-- BEGIN Data extract --
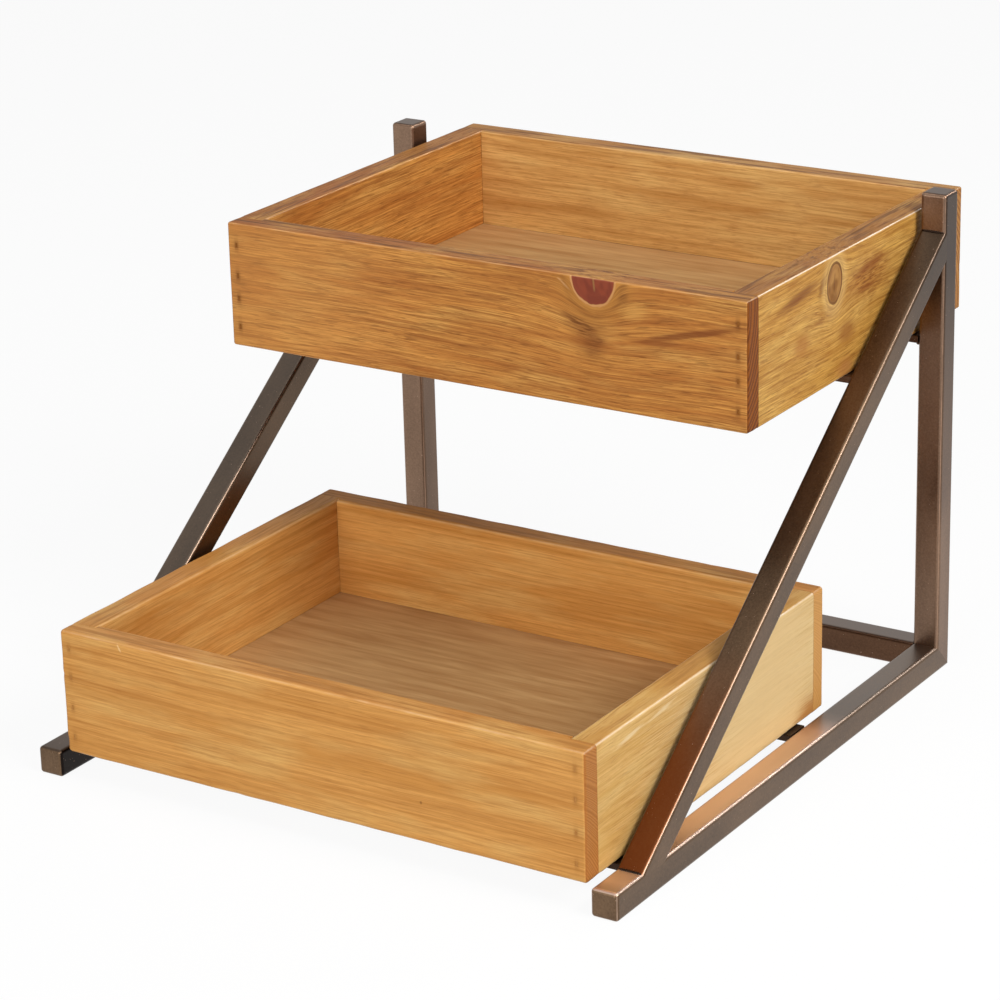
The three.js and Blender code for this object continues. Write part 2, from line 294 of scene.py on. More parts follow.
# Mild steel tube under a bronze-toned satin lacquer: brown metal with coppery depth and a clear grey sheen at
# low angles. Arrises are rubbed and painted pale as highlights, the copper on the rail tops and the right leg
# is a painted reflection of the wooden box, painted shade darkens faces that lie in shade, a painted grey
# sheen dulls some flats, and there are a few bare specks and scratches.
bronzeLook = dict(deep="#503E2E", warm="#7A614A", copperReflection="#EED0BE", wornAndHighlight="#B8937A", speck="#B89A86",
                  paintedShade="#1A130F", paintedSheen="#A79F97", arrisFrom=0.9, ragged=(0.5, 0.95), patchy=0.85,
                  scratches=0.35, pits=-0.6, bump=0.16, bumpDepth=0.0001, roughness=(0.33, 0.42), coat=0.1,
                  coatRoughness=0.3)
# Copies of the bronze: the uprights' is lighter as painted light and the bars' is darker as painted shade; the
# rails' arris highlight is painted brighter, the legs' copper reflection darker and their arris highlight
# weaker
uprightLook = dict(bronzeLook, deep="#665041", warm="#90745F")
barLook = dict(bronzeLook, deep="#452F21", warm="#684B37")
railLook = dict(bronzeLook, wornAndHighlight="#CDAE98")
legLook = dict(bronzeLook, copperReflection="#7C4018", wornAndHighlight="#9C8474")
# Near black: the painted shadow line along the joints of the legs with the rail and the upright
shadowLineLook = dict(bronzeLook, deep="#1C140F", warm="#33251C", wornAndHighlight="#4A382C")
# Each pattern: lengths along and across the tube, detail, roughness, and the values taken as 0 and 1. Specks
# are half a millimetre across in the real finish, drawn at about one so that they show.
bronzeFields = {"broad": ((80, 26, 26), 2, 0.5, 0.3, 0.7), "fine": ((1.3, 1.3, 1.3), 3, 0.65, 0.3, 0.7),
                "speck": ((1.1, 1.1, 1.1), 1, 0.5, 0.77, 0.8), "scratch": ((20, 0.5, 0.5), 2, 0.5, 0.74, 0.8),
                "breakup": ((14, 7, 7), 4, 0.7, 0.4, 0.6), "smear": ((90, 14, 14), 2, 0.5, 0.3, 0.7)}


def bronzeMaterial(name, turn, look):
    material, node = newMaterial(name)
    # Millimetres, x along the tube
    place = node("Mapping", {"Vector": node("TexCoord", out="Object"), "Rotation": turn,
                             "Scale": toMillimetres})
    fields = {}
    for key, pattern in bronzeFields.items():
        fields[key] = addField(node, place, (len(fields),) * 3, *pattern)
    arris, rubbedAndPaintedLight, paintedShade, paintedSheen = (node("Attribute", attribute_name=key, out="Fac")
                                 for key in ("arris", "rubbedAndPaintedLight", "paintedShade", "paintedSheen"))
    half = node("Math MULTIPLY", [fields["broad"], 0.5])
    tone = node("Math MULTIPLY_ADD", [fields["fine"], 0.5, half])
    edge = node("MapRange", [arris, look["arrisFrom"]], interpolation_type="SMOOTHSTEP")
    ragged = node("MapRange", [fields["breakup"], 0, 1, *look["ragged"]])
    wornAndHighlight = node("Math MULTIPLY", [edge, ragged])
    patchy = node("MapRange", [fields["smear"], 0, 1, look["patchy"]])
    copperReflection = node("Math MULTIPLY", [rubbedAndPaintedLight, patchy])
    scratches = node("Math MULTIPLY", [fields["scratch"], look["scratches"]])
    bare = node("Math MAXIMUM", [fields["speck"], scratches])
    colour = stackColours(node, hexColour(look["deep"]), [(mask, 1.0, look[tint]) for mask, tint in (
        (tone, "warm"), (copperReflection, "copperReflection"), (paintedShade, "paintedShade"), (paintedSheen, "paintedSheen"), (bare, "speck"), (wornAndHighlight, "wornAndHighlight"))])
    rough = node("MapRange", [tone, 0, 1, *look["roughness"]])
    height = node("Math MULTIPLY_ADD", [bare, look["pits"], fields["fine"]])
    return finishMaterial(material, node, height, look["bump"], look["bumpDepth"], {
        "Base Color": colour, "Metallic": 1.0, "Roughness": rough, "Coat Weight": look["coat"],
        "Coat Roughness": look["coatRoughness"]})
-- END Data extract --
> Problem description
All of the data needs to be printed once more, exactly.

> Written response
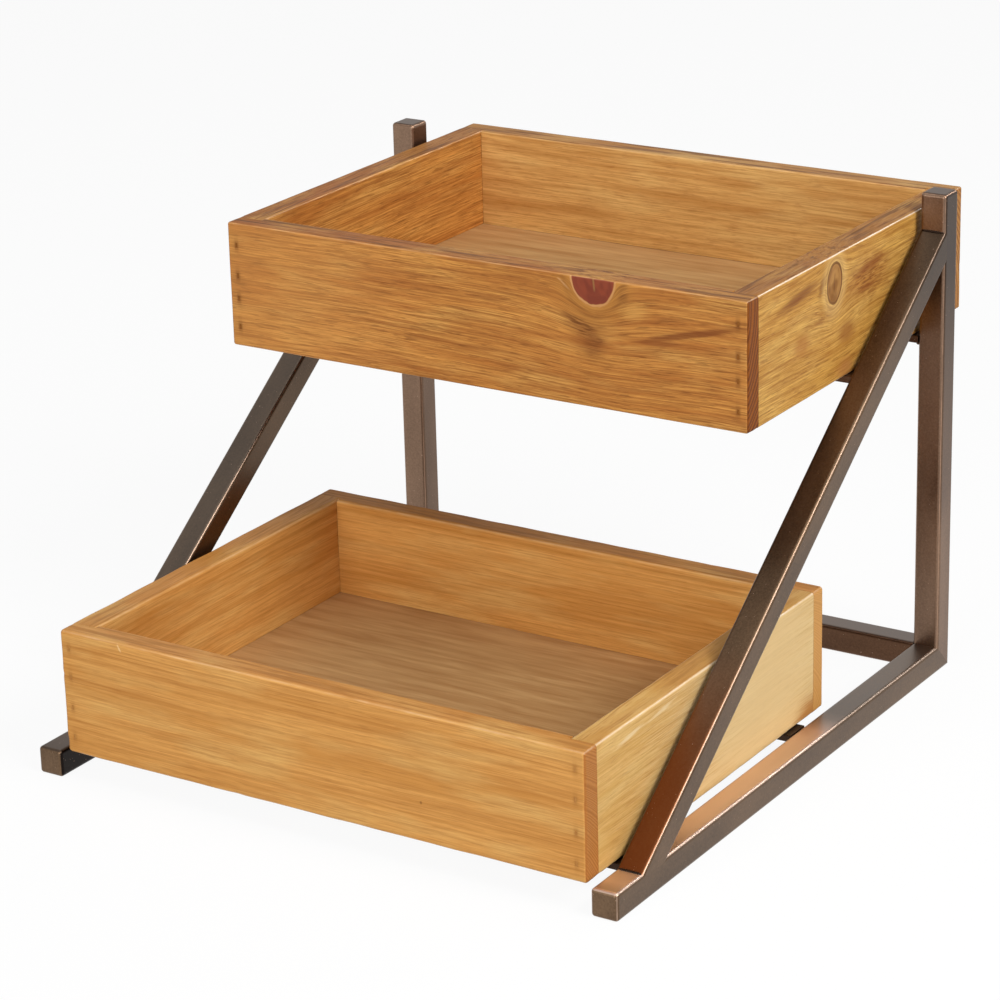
The three.js and Blender code for this object continues. Write part 2, from line 294 of scene.py on. More parts follow.
# Mild steel tube under a bronze-toned satin lacquer: brown metal with coppery depth and a clear grey sheen at
# low angles. Arrises are rubbed and painted pale as highlights, the copper on the rail tops and the right leg
# is a painted reflection of the wooden box, painted shade darkens faces that lie in shade, a painted grey
# sheen dulls some flats, and there are a few bare specks and scratches.
bronzeLook = dict(deep="#503E2E", warm="#7A614A", copperReflection="#EED0BE", wornAndHighlight="#B8937A", speck="#B89A86",
                  paintedShade="#1A130F", paintedSheen="#A79F97", arrisFrom=0.9, ragged=(0.5, 0.95), patchy=0.85,
                  scratches=0.35, pits=-0.6, bump=0.16, bumpDepth=0.0001, roughness=(0.33, 0.42), coat=0.1,
                  coatRoughness=0.3)
# Copies of the bronze: the uprights' is lighter as painted light and the bars' is darker as painted shade; the
# rails' arris highlight is painted brighter, the legs' copper reflection darker and their arris highlight
# weaker
uprightLook = dict(bronzeLook, deep="#665041", warm="#90745F")
barLook = dict(bronzeLook, deep="#452F21", warm="#684B37")
railLook = dict(bronzeLook, wornAndHighlight="#CDAE98")
legLook = dict(bronzeLook, copperReflection="#7C4018", wornAndHighlight="#9C8474")
# Near black: the painted shadow line along the joints of the legs with the rail and the upright
shadowLineLook = dict(bronzeLook, deep="#1C140F", warm="#33251C", wornAndHighlight="#4A382C")
# Each pattern: lengths along and across the tube, detail, roughness, and the values taken as 0 and 1. Specks
# are half a millimetre across in the real finish, drawn at about one so that they show.
bronzeFields = {"broad": ((80, 26, 26), 2, 0.5, 0.3, 0.7), "fine": ((1.3, 1.3, 1.3), 3, 0.65, 0.3, 0.7),
                "speck": ((1.1, 1.1, 1.1), 1, 0.5, 0.77, 0.8), "scratch": ((20, 0.5, 0.5), 2, 0.5, 0.74, 0.8),
                "breakup": ((14, 7, 7), 4, 0.7, 0.4, 0.6), "smear": ((90, 14, 14), 2, 0.5, 0.3, 0.7)}


def bronzeMaterial(name, turn, look):
    material, node = newMaterial(name)
    # Millimetres, x along the tube
    place = node("Mapping", {"Vector": node("TexCoord", out="Object"), "Rotation": turn,
                             "Scale": toMillimetres})
    fields = {}
    for key, pattern in bronzeFields.items():
        fields[key] = addField(node, place, (len(fields),) * 3, *pattern)
    arris, rubbedAndPaintedLight, paintedShade, paintedSheen = (node("Attribute", attribute_name=key, out="Fac")
                                 for key in ("arris", "rubbedAndPaintedLight", "paintedShade", "paintedSheen"))
    half = node("Math MULTIPLY", [fields["broad"], 0.5])
    tone = node("Math MULTIPLY_ADD", [fields["fine"], 0.5, half])
    edge = node("MapRange", [arris, look["arrisFrom"]], interpolation_type="SMOOTHSTEP")
    ragged = node("MapRange", [fields["breakup"], 0, 1, *look["ragged"]])
    wornAndHighlight = node("Math MULTIPLY", [edge, ragged])
    patchy = node("MapRange", [fields["smear"], 0, 1, look["patchy"]])
    copperReflection = node("Math MULTIPLY", [rubbedAndPaintedLight, patchy])
    scratches = node("Math MULTIPLY", [fields["scratch"], look["scratches"]])
    bare = node("Math MAXIMUM", [fields["speck"], scratches])
    colour = stackColours(node, hexColour(look["deep"]), [(mask, 1.0, look[tint]) for mask, tint in (
        (tone, "warm"), (copperReflection, "copperReflection"), (paintedShade, "paintedShade"), (paintedSheen, "paintedSheen"), (bare, "speck"), (wornAndHighlight, "wornAndHighlight"))])
    rough = node("MapRange", [tone, 0, 1, *look["roughness"]])
    height = node("Math MULTIPLY_ADD", [bare, look["pits"], fields["fine"]])
    return finishMaterial(material, node, height, look["bump"], look["bumpDepth"], {
        "Base Color": colour, "Metallic": 1.0, "Roughness": rough, "Coat Weight": look["coat"],
        "Coat Roughness": look["coatRoughness"]})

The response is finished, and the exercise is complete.